EXERCISE TASK:
Please write out the material below exactly as given.
###
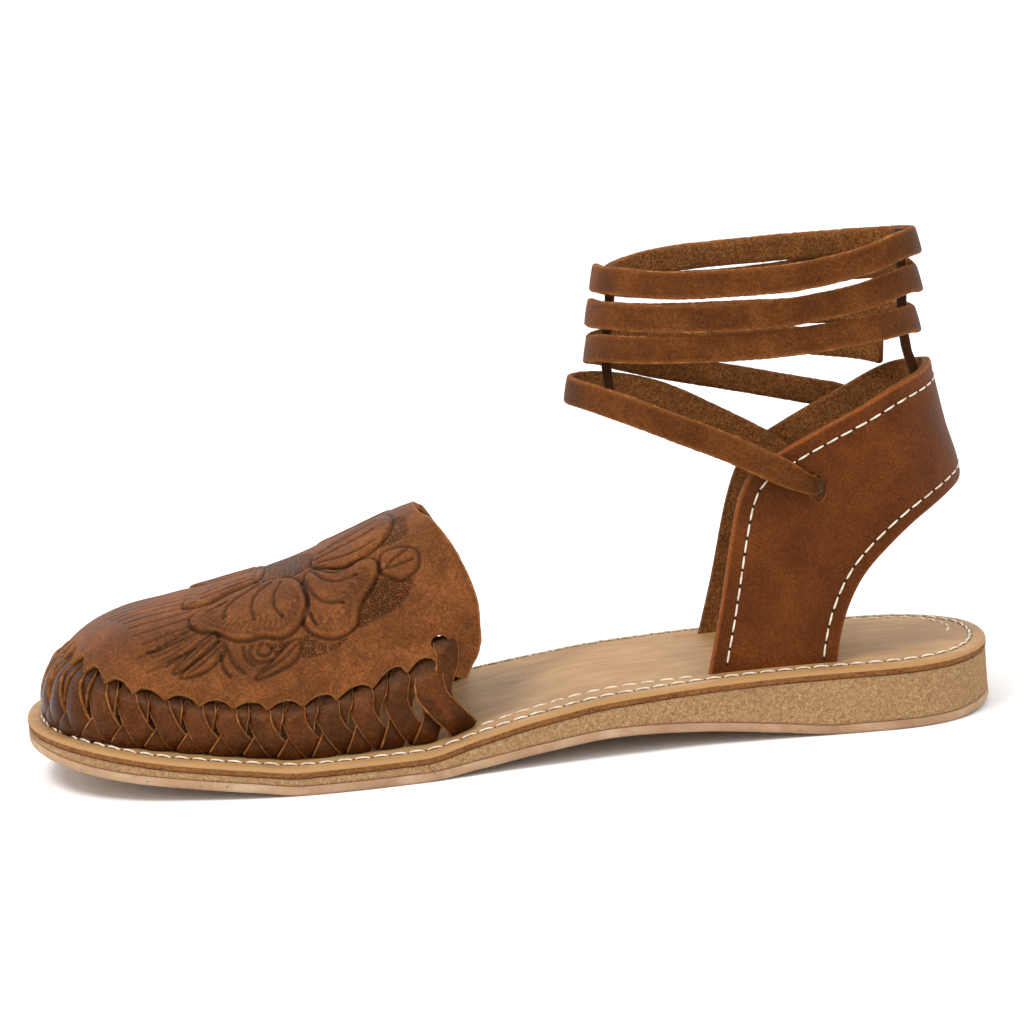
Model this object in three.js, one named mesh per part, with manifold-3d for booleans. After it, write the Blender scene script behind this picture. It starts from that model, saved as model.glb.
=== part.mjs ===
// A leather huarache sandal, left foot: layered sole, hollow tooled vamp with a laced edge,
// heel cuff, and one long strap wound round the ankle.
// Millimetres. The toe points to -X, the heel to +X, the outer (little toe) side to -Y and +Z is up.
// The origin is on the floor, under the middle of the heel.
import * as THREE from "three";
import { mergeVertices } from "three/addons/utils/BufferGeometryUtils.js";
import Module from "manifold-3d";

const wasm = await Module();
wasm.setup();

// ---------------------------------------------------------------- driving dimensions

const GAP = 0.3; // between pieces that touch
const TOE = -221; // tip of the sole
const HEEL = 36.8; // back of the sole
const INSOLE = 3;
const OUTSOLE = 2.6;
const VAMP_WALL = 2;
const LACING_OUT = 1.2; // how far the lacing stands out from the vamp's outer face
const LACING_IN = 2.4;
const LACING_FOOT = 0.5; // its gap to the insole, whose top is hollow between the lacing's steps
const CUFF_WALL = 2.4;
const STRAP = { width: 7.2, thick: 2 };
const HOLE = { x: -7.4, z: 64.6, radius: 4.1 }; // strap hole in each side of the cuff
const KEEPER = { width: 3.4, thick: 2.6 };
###
EXERCISE SOLUTION:
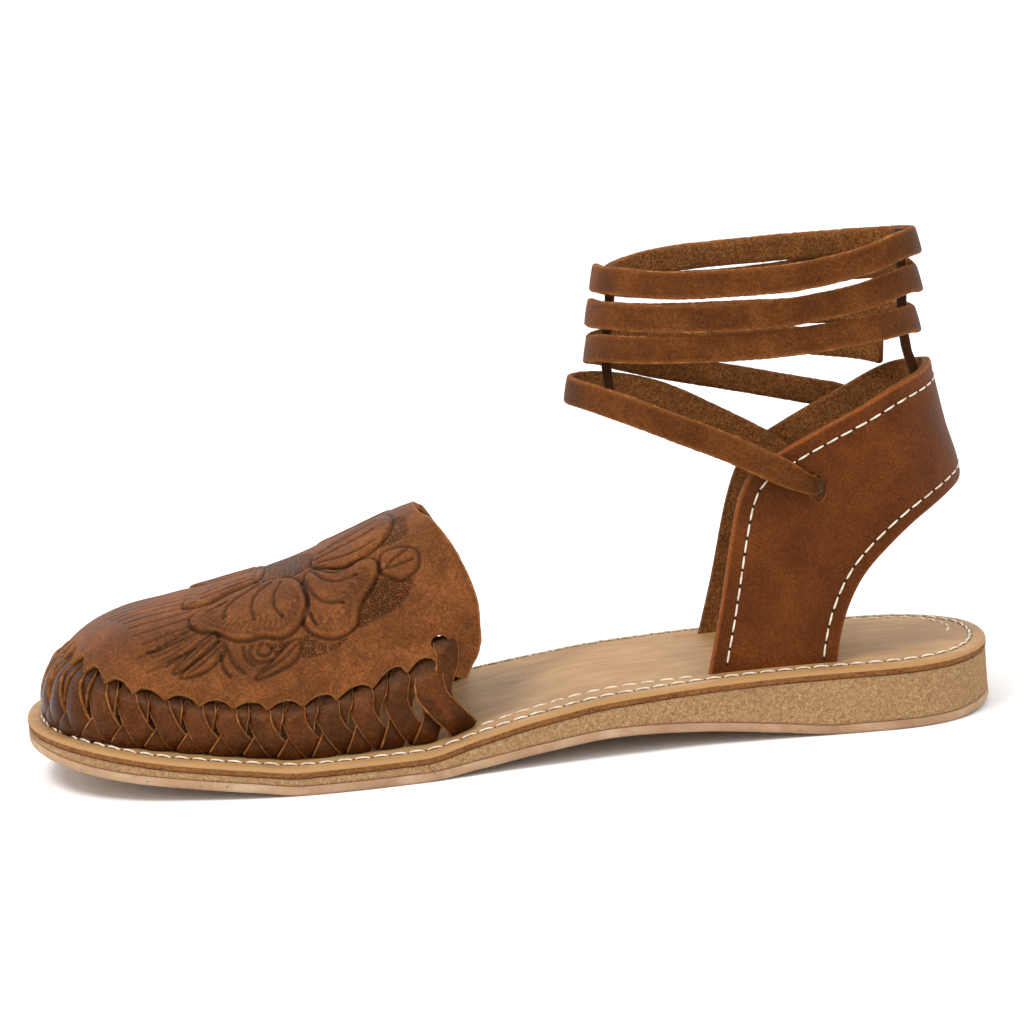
Model this object in three.js, one named mesh per part, with manifold-3d for booleans. After it, write the Blender scene script behind this picture. It starts from that model, saved as model.glb.
=== part.mjs ===
// A leather huarache sandal, left foot: layered sole, hollow tooled vamp with a laced edge,
// heel cuff, and one long strap wound round the ankle.
// Millimetres. The toe points to -X, the heel to +X, the outer (little toe) side to -Y and +Z is up.
// The origin is on the floor, under the middle of the heel.
import * as THREE from "three";
import { mergeVertices } from "three/addons/utils/BufferGeometryUtils.js";
import Module from "manifold-3d";

const wasm = await Module();
wasm.setup();

// ---------------------------------------------------------------- driving dimensions

const GAP = 0.3; // between pieces that touch
const TOE = -221; // tip of the sole
const HEEL = 36.8; // back of the sole
const INSOLE = 3;
const OUTSOLE = 2.6;
const VAMP_WALL = 2;
const LACING_OUT = 1.2; // how far the lacing stands out from the vamp's outer face
const LACING_IN = 2.4;
const LACING_FOOT = 0.5; // its gap to the insole, whose top is hollow between the lacing's steps
const CUFF_WALL = 2.4;
const STRAP = { width: 7.2, thick: 2 };
const HOLE = { x: -7.4, z: 64.6, radius: 4.1 }; // strap hole in each side of the cuff
const KEEPER = { width: 3.4, thick: 2.6 };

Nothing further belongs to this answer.